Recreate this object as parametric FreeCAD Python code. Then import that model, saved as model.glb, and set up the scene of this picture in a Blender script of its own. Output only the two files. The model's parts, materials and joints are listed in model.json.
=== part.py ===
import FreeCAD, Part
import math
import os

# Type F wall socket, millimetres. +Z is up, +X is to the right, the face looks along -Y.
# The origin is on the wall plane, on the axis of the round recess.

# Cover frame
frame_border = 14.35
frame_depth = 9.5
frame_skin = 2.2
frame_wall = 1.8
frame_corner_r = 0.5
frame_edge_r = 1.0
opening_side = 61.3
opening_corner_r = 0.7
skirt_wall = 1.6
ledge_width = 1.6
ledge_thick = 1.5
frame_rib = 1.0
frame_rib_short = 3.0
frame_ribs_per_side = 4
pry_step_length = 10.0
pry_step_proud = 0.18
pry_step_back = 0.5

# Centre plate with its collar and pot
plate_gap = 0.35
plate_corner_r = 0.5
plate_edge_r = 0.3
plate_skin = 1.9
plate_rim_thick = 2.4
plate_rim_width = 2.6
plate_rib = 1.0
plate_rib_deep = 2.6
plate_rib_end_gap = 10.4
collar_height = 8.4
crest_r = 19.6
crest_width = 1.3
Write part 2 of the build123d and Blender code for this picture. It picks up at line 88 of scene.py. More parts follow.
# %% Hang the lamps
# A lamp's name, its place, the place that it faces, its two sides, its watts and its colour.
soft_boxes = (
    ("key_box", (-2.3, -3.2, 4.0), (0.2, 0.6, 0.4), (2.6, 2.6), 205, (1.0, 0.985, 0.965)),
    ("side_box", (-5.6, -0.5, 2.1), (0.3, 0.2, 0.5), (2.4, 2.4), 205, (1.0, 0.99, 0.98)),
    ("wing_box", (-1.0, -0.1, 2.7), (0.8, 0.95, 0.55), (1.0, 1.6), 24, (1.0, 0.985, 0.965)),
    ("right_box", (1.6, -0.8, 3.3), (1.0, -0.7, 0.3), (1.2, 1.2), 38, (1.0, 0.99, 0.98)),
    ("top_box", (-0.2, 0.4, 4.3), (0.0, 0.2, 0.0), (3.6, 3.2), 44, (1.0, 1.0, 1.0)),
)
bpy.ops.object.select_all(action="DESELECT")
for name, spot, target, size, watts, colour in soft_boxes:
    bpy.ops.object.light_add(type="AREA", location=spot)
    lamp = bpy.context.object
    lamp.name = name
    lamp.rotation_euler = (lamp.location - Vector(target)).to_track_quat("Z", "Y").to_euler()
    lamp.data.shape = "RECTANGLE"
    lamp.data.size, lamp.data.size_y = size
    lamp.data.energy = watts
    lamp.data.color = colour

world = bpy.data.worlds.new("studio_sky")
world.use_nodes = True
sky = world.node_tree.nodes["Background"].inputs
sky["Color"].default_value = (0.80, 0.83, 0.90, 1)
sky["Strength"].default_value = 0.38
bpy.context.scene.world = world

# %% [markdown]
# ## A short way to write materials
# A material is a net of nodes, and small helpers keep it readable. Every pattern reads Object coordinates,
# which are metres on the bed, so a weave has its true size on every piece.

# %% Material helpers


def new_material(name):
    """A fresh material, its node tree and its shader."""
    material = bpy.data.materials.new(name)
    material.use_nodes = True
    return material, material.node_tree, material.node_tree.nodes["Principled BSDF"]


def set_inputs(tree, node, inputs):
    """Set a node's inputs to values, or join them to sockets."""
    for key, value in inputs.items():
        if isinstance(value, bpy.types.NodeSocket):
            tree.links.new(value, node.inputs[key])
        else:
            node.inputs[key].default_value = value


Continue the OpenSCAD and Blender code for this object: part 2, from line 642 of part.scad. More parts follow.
· · · · ·
→ **Stated problem**
Go through the listing above and restate it word for word.

→ **Output of the task**
Recreate this object as parametric FreeCAD Python code. Then import that model, saved as model.glb, and set up the scene of this picture in a Blender script of its own. Output only the two files. The model's parts, materials and joints are listed in model.json.
=== part.py ===
import FreeCAD, Part
import math
import os

# Type F wall socket, millimetres. +Z is up, +X is to the right, the face looks along -Y.
# The origin is on the wall plane, on the axis of the round recess.

# Cover frame
frame_border = 14.35
frame_depth = 9.5
frame_skin = 2.2
frame_wall = 1.8
frame_corner_r = 0.5
frame_edge_r = 1.0
opening_side = 61.3
opening_corner_r = 0.7
skirt_wall = 1.6
ledge_width = 1.6
ledge_thick = 1.5
frame_rib = 1.0
frame_rib_short = 3.0
frame_ribs_per_side = 4
pry_step_length = 10.0
pry_step_proud = 0.18
pry_step_back = 0.5

# Centre plate with its collar and pot
plate_gap = 0.35
plate_corner_r = 0.5
plate_edge_r = 0.3
plate_skin = 1.9
plate_rim_thick = 2.4
plate_rim_width = 2.6
plate_rib = 1.0
plate_rib_deep = 2.6
plate_rib_end_gap = 10.4
collar_height = 8.4
crest_r = 19.6
crest_width = 1.3
Write part 2 of the build123d and Blender code for this picture. It picks up at line 88 of scene.py. More parts follow.
# %% Hang the lamps
# A lamp's name, its place, the place that it faces, its two sides, its watts and its colour.
soft_boxes = (
    ("key_box", (-2.3, -3.2, 4.0), (0.2, 0.6, 0.4), (2.6, 2.6), 205, (1.0, 0.985, 0.965)),
    ("side_box", (-5.6, -0.5, 2.1), (0.3, 0.2, 0.5), (2.4, 2.4), 205, (1.0, 0.99, 0.98)),
    ("wing_box", (-1.0, -0.1, 2.7), (0.8, 0.95, 0.55), (1.0, 1.6), 24, (1.0, 0.985, 0.965)),
    ("right_box", (1.6, -0.8, 3.3), (1.0, -0.7, 0.3), (1.2, 1.2), 38, (1.0, 0.99, 0.98)),
    ("top_box", (-0.2, 0.4, 4.3), (0.0, 0.2, 0.0), (3.6, 3.2), 44, (1.0, 1.0, 1.0)),
)
bpy.ops.object.select_all(action="DESELECT")
for name, spot, target, size, watts, colour in soft_boxes:
    bpy.ops.object.light_add(type="AREA", location=spot)
    lamp = bpy.context.object
    lamp.name = name
    lamp.rotation_euler = (lamp.location - Vector(target)).to_track_quat("Z", "Y").to_euler()
    lamp.data.shape = "RECTANGLE"
    lamp.data.size, lamp.data.size_y = size
    lamp.data.energy = watts
    lamp.data.color = colour

world = bpy.data.worlds.new("studio_sky")
world.use_nodes = True
sky = world.node_tree.nodes["Background"].inputs
sky["Color"].default_value = (0.80, 0.83, 0.90, 1)
sky["Strength"].default_value = 0.38
bpy.context.scene.world = world

# %% [markdown]
# ## A short way to write materials
# A material is a net of nodes, and small helpers keep it readable. Every pattern reads Object coordinates,
# which are metres on the bed, so a weave has its true size on every piece.

# %% Material helpers


def new_material(name):
    """A fresh material, its node tree and its shader."""
    material = bpy.data.materials.new(name)
    material.use_nodes = True
    return material, material.node_tree, material.node_tree.nodes["Principled BSDF"]


def set_inputs(tree, node, inputs):
    """Set a node's inputs to values, or join them to sockets."""
    for key, value in inputs.items():
        if isinstance(value, bpy.types.NodeSocket):
            tree.links.new(value, node.inputs[key])
        else:
            node.inputs[key].default_value = value


Continue the OpenSCAD and Blender code for this object: part 2, from line 642 of part.scad. More parts follow.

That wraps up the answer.